[3+2]-Cycloadditions of Azomethine Imines and Ynolates and Progress Towards a Radical Three-Component Cross-Coupling Reaction

This manuscript consists of three chapters. The first chapter describes a novel [3+2]-cycloaddition of azomethine imines and ynolates to construct bicyclic pyrazolidinones in high yields and diastereoselectivities. This methodology is the first example in which the azomethine imine acts as a chiral auxiliary to control the cycloaddition. Optically active azomethine imines yield bicyclic pyrazolidinones in high yields, and conditions for removal of the azomethine imine chiral auxiliary have been defined to yield optically active monocyclic pyrazolidinones in high yields and enantioselectivities. The second chapter consists of progress towards a novel [2+2]-annulation/fragmentation to construct cyclohexanones. Among all the methods to synthesize highly substituted cyclohexanols/cyclohexanones, there is no general, one-step enantioselective, intermolecular method to synthesize a highly substituted cyclohexanol/cyclohexanone with a quaternary center at C4. Therefore, we developed a synthesis of cyclohexanones via a formal [2+2]-annulation/fragmentation between a cyclobutanone containing an electron-withdrawing group and an electrophile. The second chapter describes attempts to render the reaction asymmetric, which proved to be difficult.

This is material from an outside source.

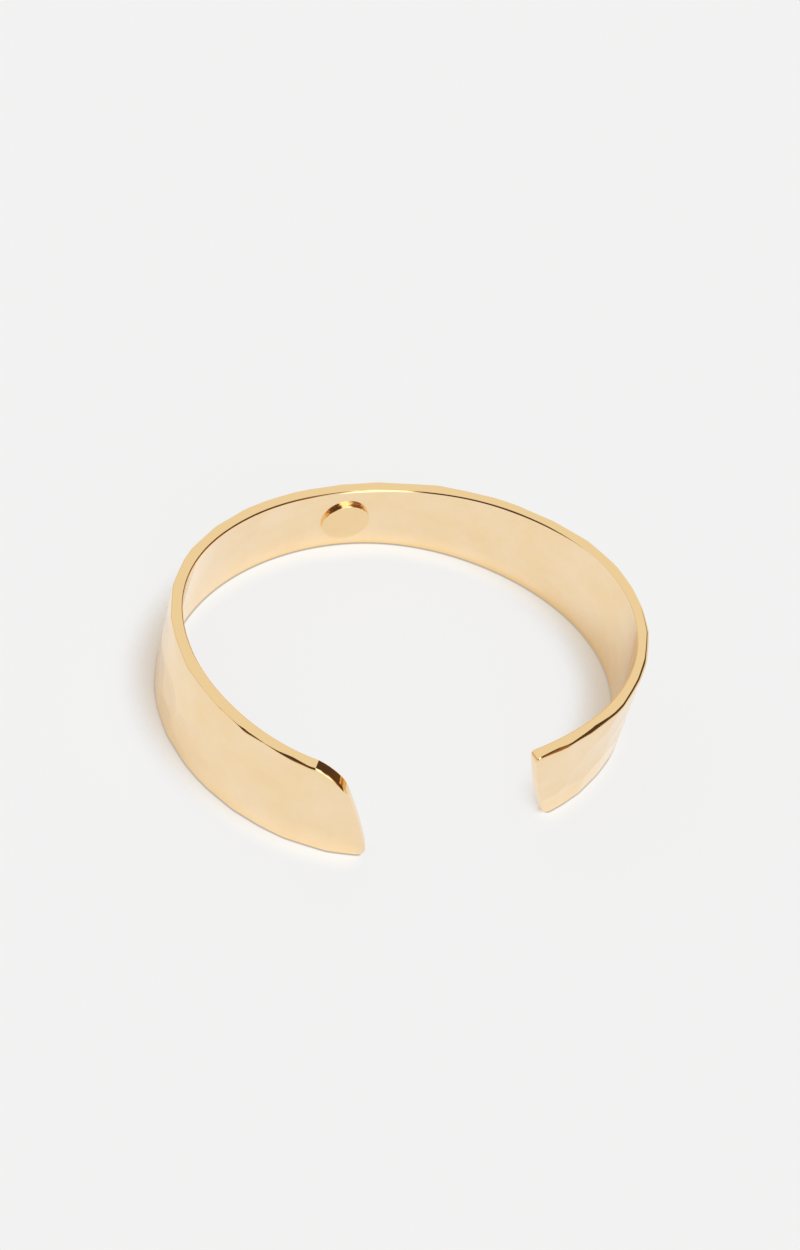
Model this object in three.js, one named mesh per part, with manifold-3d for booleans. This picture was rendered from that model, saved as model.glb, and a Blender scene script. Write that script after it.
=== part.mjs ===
// Open cuff bracelet: one strip of gold-coloured brass, bent to an oval that is open at the front,
// hammered on its outer face, with a small round disc soldered inside at the middle of its length.
// The cuff lies on its lower edge: +Z is up through the wrist hollow, +X runs along the oval and the
// opening faces -Y. The origin is under the middle of the whole thing. Units are millimetres.

import * as THREE from "three";
import { mergeVertices } from "three/addons/utils/BufferGeometryUtils.js";
import Module from "manifold-3d";

// The oval that the wrist goes into, and the way into it
const WRIST_LENGTH = 58.5; // hollow along X, between the inner faces
const WRIST_WIDTH = 48.5; // hollow along Y
const FRONT_OPENING = 24.9; // missing stretch of the oval between the two ends, along the wall's middle

// The strip
const BAND_WIDTH = 15.0; // at its widest, near the sides of the oval
const WALL = 1.65;
const EDGE_ROUND = 0.3; // the four long edges and the edges of the ends
const LEFT_SLANT = 5.7; // how far the left end runs askew from its lower to its upper corner
const RIGHT_SLANT = 4.4;
const LEFT_BOW = 0.6; // how far the left end swells out between its corners
const RIGHT_BOW = 0.35;
const LEFT_TOP_CORNER = 3.3;
const LEFT_LOW_CORNER = 1.5;
const RIGHT_TOP_CORNER = 0.8;
const RIGHT_LOW_CORNER = 1.2;

// The disc
const DISC_DIAMETER = 6.5;
const DISC_PROUD = 0.6; // above the inner face
const DISC_DROP = 0.2; // its centre below the middle of the band's width
const DISC_RIM_ROUND = 0.15;
const DISC_ROOT = WALL / 3; // sunk into the wall, so that the joint is solid

// The hammer marks
const MARK_SPACING = 4.2;
const MARK_DEPTH = 0.16;
const MARK_SCATTER = 0.45; // how far a mark strays from its even place, as a share of the spacing
const MARK_SEED = 7;

// The turn of the disc from +X, and how far the oval strays from an ellipse: waves round it, each
// as a share of half its length, along its cosine and its sine
const DISC_TURN = THREE.MathUtils.degToRad(93.9);
const OVAL_WAVES = [
  { lobes: 3, even: 0.0145, odd: -0.0062 },
  { lobes: 4, even: 0.0018, odd: -0.0078 },
];

// The strip along its length, from the left end at -1 to the right end at 1. Width and lean, which is
// how far the upper edge stands outside the lower one, are shares of BAND_WIDTH.
const SECTIONS = [
  { along: -1.0, width: 0.989, lean: -0.055 },
  { along: -0.75, width: 1.0, lean: -0.076 },
  { along: -0.5, width: 0.974, lean: -0.048 },
  { along: -0.25, width: 0.828, lean: -0.033 },
  { along: 0.0, width: 0.72, lean: 0.004 },
  { along: 0.25, width: 0.819, lean: 0.023 },
  { along: 0.5, width: 0.955, lean: 0.017 },
  { along: 0.75, width: 0.998, lean: 0.008 },
  { along: 1.0, width: 0.97, lean: -0.022 },
];

// How finely the faces are divided
const STATION_STEP = 2.0; // along the strip
const END_STATIONS = 4; // extra ones round each end's corners
const OUTER_ROWS = 9;
const INNER_ROWS = 3;
const EDGE_STEPS = 2; // in a quarter turn of a rounded edge
const DISC_SIDES = 32;

const edgeRound = Math.min(EDGE_ROUND, 0.45 * WALL);
const halfTurn = Math.PI;

// The middle of the wall as a closed curve, starting behind the disc and running towards +X
class Oval extends THREE.Curve {
  getPoint(t, target = new THREE.Vector3()) {
    const turn = DISC_TURN - 2 * halfTurn * t;
    const halfLength = (WRIST_LENGTH + WALL) / 2;
    const halfWidth = (WRIST_WIDTH + WALL) / 2;
    let reach = Math.hypot(halfLength * Math.cos(turn), halfWidth * Math.sin(turn));
    const slope = Math.atan2(halfWidth * Math.sin(turn), halfLength * Math.cos(turn));
    for (const wave of OVAL_WAVES) {
      reach += halfLength * wave.even * Math.cos(wave.lobes * slope);
      reach += halfLength * wave.odd * Math.sin(wave.lobes * slope);
    }
    return target.set(reach * Math.cos(slope), reach * Math.sin(slope), 0);
  }
}

const oval = new Oval();
oval.arcLengthDivisions = 720;
const halfStrip = (oval.getLength() - FRONT_OPENING) / 2;

// A point of the wall's middle at a distance along the strip from behind the disc, and the way out there
function wallAt(distance) {
  const share = (distance / oval.getLength() + 1) % 1;
  const point = oval.getPointAt(share);
  const tangent = oval.getTangentAt(share);
  return { point, outward: new THREE.Vector3(-tangent.y, tangent.x, 0) };
}

// A column of SECTIONS, read smoothly between its rows
function readSections(column, along) {
  const place = THREE.MathUtils.clamp((along + 1) / 2, 0, 1) * (SECTIONS.length - 1);
  const row = Math.min(Math.floor(place), SECTIONS.length - 2);
  const value = (index) => SECTIONS[THREE.MathUtils.clamp(index, 0, SECTIONS.length - 1)][column];
  const [before, low, high, after] = [row - 1, row, row + 1, row + 2].map(value);
  const share = place - row;
  const startSlope = (high - before) / 2;
  const endSlope = (after - low) / 2;
  const rise = high - low;
  return (
    low + startSlope * share + (3 * rise - 2 * startSlope - endSlope) * share ** 2 +
    (startSlope + endSlope - 2 * rise) * share ** 3
  );
}

// A steady number from -0.5 to 0.5 for each mark's column, row and use
function stray(column, row, use) {
  const wave = Math.sin(column * 12.9898 + row * 78.233 + use * 37.719 + MARK_SEED) * 43758.5453;
  return wave - Math.floor(wave) - 0.5;
}

// How deep the hammered face lies at a place on the strip: each mark is a shallow dish, and the dishes
// meet in low ridges
function markDepth(distance, height) {
  const row = Math.round(height / MARK_SPACING);
  const column = Math.round(distance / MARK_SPACING);
  let nearest = Infinity;
  for (let y = row - 2; y <= row + 2; y++) {
    for (let x = column - 2; x <= column + 2; x++) {
      const markX = (x + 0.5 * (Math.abs(y) % 2) + 2 * MARK_SCATTER * stray(x, y, 1)) * MARK_SPACING;
      const markY = (y + 2 * MARK_SCATTER * stray(x, y, 2)) * MARK_SPACING;
      nearest = Math.min(nearest, Math.hypot(distance - markX, height - markY));
    }
  }
  const dishRadius = 0.75 * MARK_SPACING;
  return MARK_DEPTH * (1 - Math.min(1, (nearest / dishRadius) ** 2));
}

// How far a round corner or edge of a radius draws back at a distance from its end
function drawBack(radius, fromEnd) {
  if (fromEnd >= radius) {
    return 0;
  }
  return radius - Math.sqrt(radius ** 2 - (radius - fromEnd) ** 2);
}

// The section of the strip at a station, as points of { out, height, hammered }, running up the outer
// face, over the upper edge, down the inner face and under the lower edge
function sectionAt(station) {
  const along = station / halfStrip;
  const fromEnd = halfStrip - Math.abs(station);
  const width = BAND_WIDTH * readSections("width", along);
  const corners = along < 0 ? [LEFT_LOW_CORNER, LEFT_TOP_CORNER] : [RIGHT_LOW_CORNER, RIGHT_TOP_CORNER];
  const fit = Math.min(1, (0.9 * width) / (corners[0] + corners[1]));
  const low = drawBack(corners[0] * fit, fromEnd);
  const high = width - drawBack(corners[1] * fit, fromEnd);
  const thinned = drawBack(edgeRound, fromEnd);
  const half = WALL / 2 - thinned;
  const round = Math.max(edgeRound - thinned, 0.02 * edgeRound);
  const points = [];
  const face = (out, from, to, rows, hammered) => {
    for (let i = 0; i <= rows; i++) {
      points.push({ out, height: from + ((to - from) * i) / rows, hammered });
    }
  };
  const edge = (out, height, start) => {
    for (let i = 1; i < EDGE_STEPS; i++) {
      const angle = start + (i / EDGE_STEPS) * (halfTurn / 2);
      const hammered = out > 0;
      points.push({ out: out + round * Math.cos(angle), height: height + round * Math.sin(angle), hammered });
    }
  };
  face(half, low + round, high - round, OUTER_ROWS, true);
  edge(half - round, high - round, 0);
  points.push({ out: half - round, height: high, hammered: true });
  points.push({ out: round - half, height: high, hammered: false });
  edge(round - half, high - round, halfTurn / 2);
  face(-half, high - round, low + round, INNER_ROWS, false);
  edge(round - half, low + round, halfTurn);
  points.push({ out: round - half, height: low, hammered: false });
  points.push({ out: half - round, height: low, hammered: true });
  edge(half - round, low + round, 1.5 * halfTurn);
  return { points, width, lean: BAND_WIDTH * readSections("lean", along) };
}

// Where the strip is cut into sections: even steps, closer together where the ends are rounded
function stations() {
  const cornerReach = Math.max(LEFT_TOP_CORNER, LEFT_LOW_CORNER, RIGHT_TOP_CORNER, RIGHT_LOW_CORNER);
  const nearEnd = [0, edgeRound / 3, edgeRound];
  for (let i = 1; i <= END_STATIONS; i++) {
    nearEnd.push(edgeRound + (cornerReach * i ** 1.5) / END_STATIONS ** 1.5);
  }
  const even = halfStrip - nearEnd[nearEnd.length - 1];
  const steps = Math.max(2, Math.round((2 * even) / STATION_STEP));
  const places = nearEnd.map((fromEnd) => fromEnd - halfStrip);
  for (let i = 1; i < steps; i++) {
    places.push(-even + (2 * even * i) / steps);
  }
  return places.concat(nearEnd.map((fromEnd) => halfStrip - fromEnd).reverse());
}

// The bent strip as one closed mesh
function bandGeometry() {
  const positions = [];
  const triangles = [];
  const places = stations();
  let count = 0;
  for (const station of places) {
    const { points, width, lean } = sectionAt(station);
    const slant = THREE.MathUtils.mapLinear(station, -halfStrip, halfStrip, LEFT_SLANT, RIGHT_SLANT);
    const bow = THREE.MathUtils.mapLinear(station, -halfStrip, halfStrip, -LEFT_BOW, RIGHT_BOW);
    count = points.length;
    for (const { out, height, hammered } of points) {
      const share = height / width;
      const distance = station + slant * (share - 0.5) + 4 * bow * share * (1 - share);
      const { point, outward } = wallAt(distance);
      const dent = hammered ? markDepth(distance, height) : 0;
      point.addScaledVector(outward, out + lean * share - dent);
      positions.push(point.x, point.y, height);
    }
  }
  for (let i = 0; i < places.length - 1; i++) {
    for (let j = 0; j < count; j++) {
      const next = (j + 1) % count;
      const [a, b] = [i * count + j, i * count + next];
      const [c, d] = [a + count, b + count];
      triangles.push(a, b, c, b, d, c);
    }
  }
  for (const [first, flip] of [[0, false], [(places.length - 1) * count, true]]) {
    const middle = new THREE.Vector3();
    for (let j = 0; j < count; j++) {
      middle.add(new THREE.Vector3().fromArray(positions, 3 * (first + j)));
    }
    middle.divideScalar(count);
    const centre = positions.length / 3;
    positions.push(middle.x, middle.y, middle.z);
    for (let j = 0; j < count; j++) {
      const [a, b] = [first + j, first + ((j + 1) % count)];
      triangles.push(centre, ...(flip ? [a, b] : [b, a]));
    }
  }
  const geometry = new THREE.BufferGeometry();
  geometry.setAttribute("position", new THREE.Float32BufferAttribute(positions, 3));
  geometry.setIndex(triangles);
  return geometry;
}

// The disc, standing on the inner face behind it with its axis along the wall's normal
function discGeometry() {
  const radius = DISC_DIAMETER / 2;
  const round = Math.min(DISC_RIM_ROUND, 0.9 * DISC_PROUD, 0.9 * radius);
  const profile = [new THREE.Vector2(0, -DISC_ROOT), new THREE.Vector2(radius, -DISC_ROOT)];
  for (let i = 0; i <= EDGE_STEPS + 1; i++) {
    const angle = ((i / (EDGE_STEPS + 1)) * halfTurn) / 2;
    const reach = radius - round + round * Math.cos(angle);
    profile.push(new THREE.Vector2(reach, DISC_PROUD - round + round * Math.sin(angle)));
  }
  profile.push(new THREE.Vector2(0, DISC_PROUD));
  const geometry = new THREE.LatheGeometry(profile, DISC_SIDES);
  const { point, outward } = wallAt(0);
  const inward = outward.clone().negate();
  const height = (BAND_WIDTH * readSections("width", 0)) / 2 - DISC_DROP;
  const lean = (BAND_WIDTH * readSections("lean", 0)) / 2;
  point.addScaledVector(inward, WALL / 2 - lean).setZ(height);
  const turn = new THREE.Quaternion().setFromUnitVectors(new THREE.Vector3(0, 1, 0), inward);
  return geometry.applyQuaternion(turn).translate(point.x, point.y, point.z);
}

// A closed three.js mesh as a solid for a join
const wasm = await Module();
wasm.setup();

function solidFrom(geometry) {
  const bare = geometry.clone();
  bare.deleteAttribute("normal");
  bare.deleteAttribute("uv");
  const merged = mergeVertices(bare);
  return new wasm.Manifold(new wasm.Mesh({
    numProp: 3,
    vertProperties: new Float32Array(merged.attributes.position.array),
    triVerts: new Uint32Array(merged.index.array),
  }));
}

function geometryFrom(solid) {
  const mesh = solid.getMesh();
  const geometry = new THREE.BufferGeometry();
  geometry.setAttribute("position", new THREE.BufferAttribute(mesh.vertProperties, 3));
  geometry.setIndex(new THREE.BufferAttribute(mesh.triVerts, 1));
  geometry.computeVertexNormals();
  return geometry;
}

const gold = new THREE.MeshStandardMaterial({ color: 0xe8c27a, roughness: 0.22, metalness: 1.0 });
const cuff = new THREE.Mesh(geometryFrom(solidFrom(bandGeometry()).add(solidFrom(discGeometry()))), gold);
cuff.name = "cuff";

// The middle of the whole thing goes over the origin, and its lower edge onto Z = 0
cuff.geometry.computeBoundingBox();
const middle = cuff.geometry.boundingBox.getCenter(new THREE.Vector3());
cuff.position.set(-middle.x, -middle.y, -cuff.geometry.boundingBox.min.z);

const bracelet = new THREE.Group();
bracelet.add(cuff);

export default bracelet;
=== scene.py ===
# An open cuff bracelet: one strip of gold-coloured brass, cut out flat, hammered on its outer face, bent
# to an oval, with a small round disc soldered inside. It lies on its lower edge on a pale studio floor.

import math

import bpy
import numpy as np
from mathutils import Matrix, Vector


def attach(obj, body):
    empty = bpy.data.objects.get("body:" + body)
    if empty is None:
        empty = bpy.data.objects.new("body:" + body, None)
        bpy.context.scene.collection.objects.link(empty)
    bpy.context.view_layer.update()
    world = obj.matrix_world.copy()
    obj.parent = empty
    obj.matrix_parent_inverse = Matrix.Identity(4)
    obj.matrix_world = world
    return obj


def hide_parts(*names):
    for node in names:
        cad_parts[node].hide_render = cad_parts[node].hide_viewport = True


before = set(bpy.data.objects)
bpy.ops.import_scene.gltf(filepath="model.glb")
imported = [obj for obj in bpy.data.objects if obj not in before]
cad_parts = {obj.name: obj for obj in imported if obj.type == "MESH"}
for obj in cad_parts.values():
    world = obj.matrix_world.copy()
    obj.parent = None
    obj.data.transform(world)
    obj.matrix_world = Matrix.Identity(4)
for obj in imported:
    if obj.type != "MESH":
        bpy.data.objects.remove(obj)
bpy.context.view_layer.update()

# The camera stands where the photograph was taken from: in front and to the left, well above the floor,
# and rolled a little to its left. The middle of the oval lies a little below the middle of the picture.
MM = 0.001
OVAL_MIDDLE = Vector((-0.563, -0.421, 0.0)) * MM
CAMERA_AZIMUTH = math.radians(-22.4)
CAMERA_ELEVATION = math.radians(52.0)
CAMERA_ROLL = math.radians(14.4)
CAMERA_DISTANCE = 350 * MM
PICTURE_WIDTH, PICTURE_HEIGHT = 800, 1250
OVAL_MIDDLE_PIXEL = (387.8, 688.5)
FOCAL_PIXELS = 2689
SENSOR_MM = 36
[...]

Future ideas to improve yields and to render the reaction asymmetric are also described. The last chapter involves progress towards a novel three-component, enantioselective radical cross-coupling reaction to synthesize complex products in a single step. Current literature contains only scattered examples of three-component radical cross-coupling reactions, all of which have a severely limited substrate scope (e.g., only alkynes, one nucleophile, contains fluorine). Therefore, we envisioned a three-component radical cross-coupling reaction with a broad substrate scope encompassing multiple radical initiators and olefin acceptors. This method could provide access to products that are currently challenging to synthesize. Progress towards this three-component enantioselective reaction is presented in chapter three, as well as future ideas to improve enantioselectivity and yields.